Photo by AS Food studio
Photo by AS Food studio

If you’ve never tried chilaquiles before, then you are in for a treat. This ever-popular dish consists of thick-cut tortilla chips smothered in a spicy chipotle sauce, topped with an egg or shredded chicken, dusted with cheese, and drizzled with crema. When I was in Mexico, chilaquiles were most often served for breakfast (the Mexican girls on my trip told me they make great hangover food), but they’re also acceptable to serve at any meal. Best of all, this recipe is quick and easy, and with a few pantry ingredients, you can have food on the table in 30 minutes.

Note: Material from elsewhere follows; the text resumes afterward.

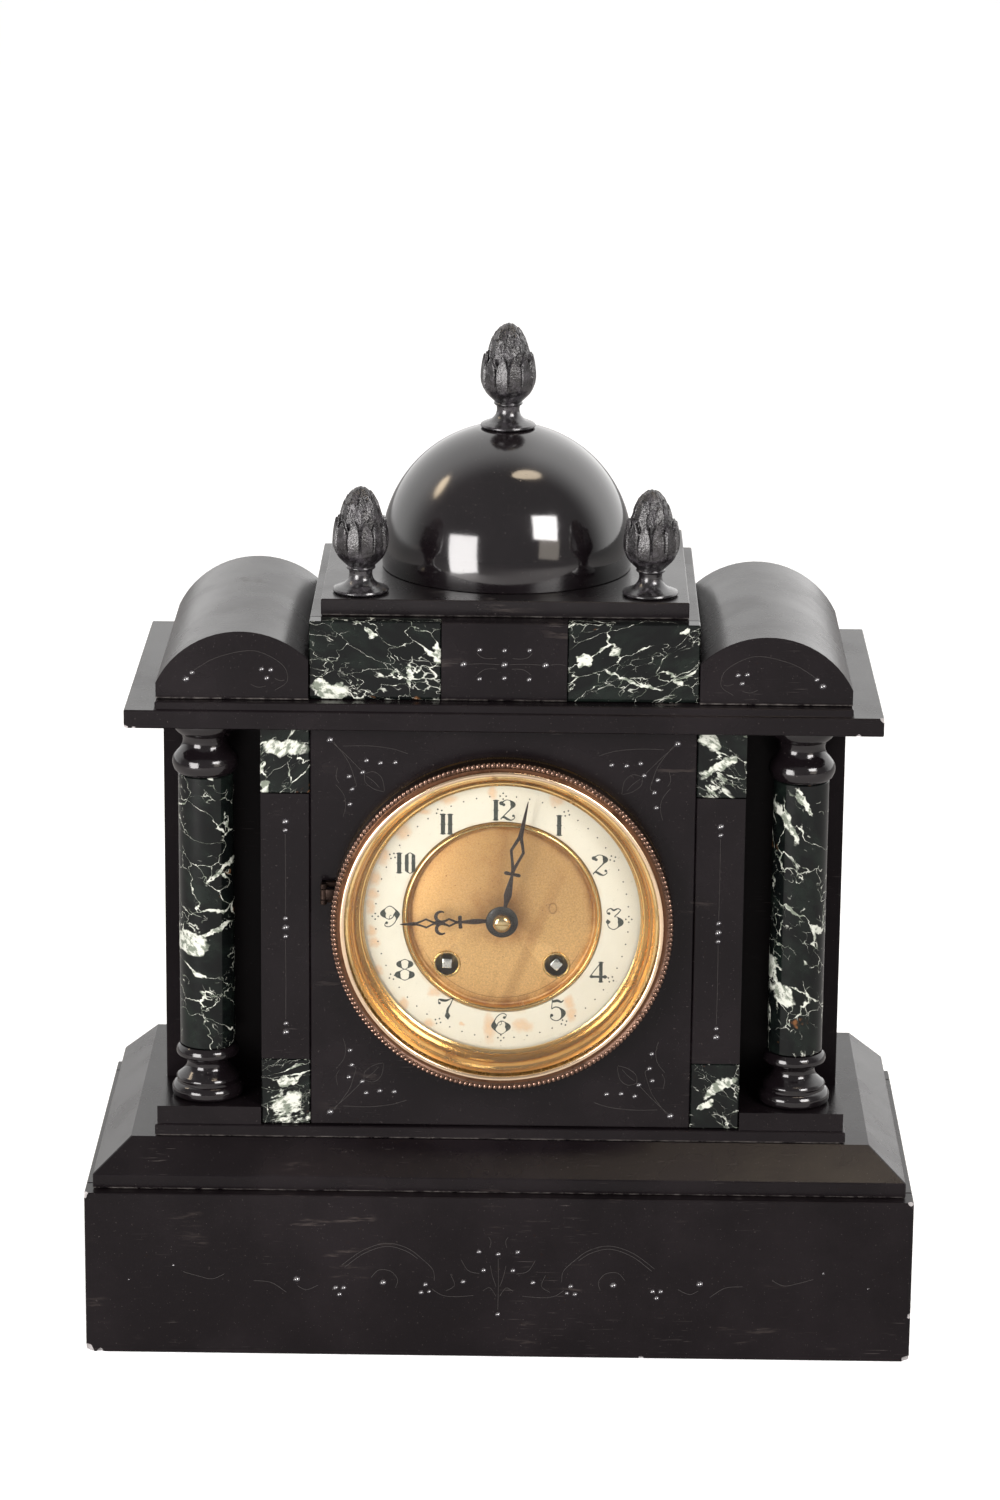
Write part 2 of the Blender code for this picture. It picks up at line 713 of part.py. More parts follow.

Cheese-and-Mushroom Quesadillas

Cheese-and-Mushroom Quesadillas
Photo by Nataliya Arzamasova

I first made these Cheese-and-Mushroom Quesadillas when I was asked to bring an appetizer to a Cinco de Mayo party. In truth, they were a bit more labor intensive than most of Bayless’s recipes. After sauteing the mushrooms, one must make each quesadilla individually, which took some time. Plus, I made the accompanying Roasted Tomato-Green Chile Salsa, because it seemed like a necessity. But in the end, the work was worth it. The quesadillas were a smash hit, gobbled up in a matter of minutes, with countless friends asking for the recipe. Whether you’re making it for two or ten, these quesadillas are sure to impress.

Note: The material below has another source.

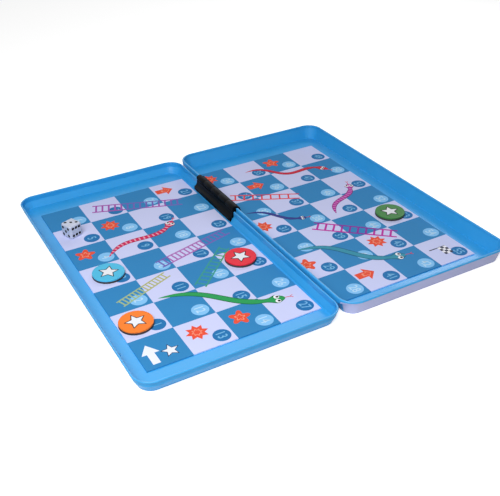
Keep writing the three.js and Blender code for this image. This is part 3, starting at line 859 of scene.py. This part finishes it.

Grilled Skirt Steak Tacos With Roasted Poblano Rojas

Grilled skirt steak tacos
Photo by rocksunderwater 

When I go to a taqueria, the chances of me ordering a steak taco are pretty high, which is probably one of the reasons I love this surprisingly simple recipe. The skirt steak is marinated in a blended sauce of onions, cumin, garlic, and lime juice. While the steak marinates, the onions and poblano peppers are charred and grilled. While it can be made inside on a cast iron skillet, I recommend this recipe for when it’s warm enough to grill. With some good tortillas, homemade margaritas, and sunshine, these spicy tacos make for a great day.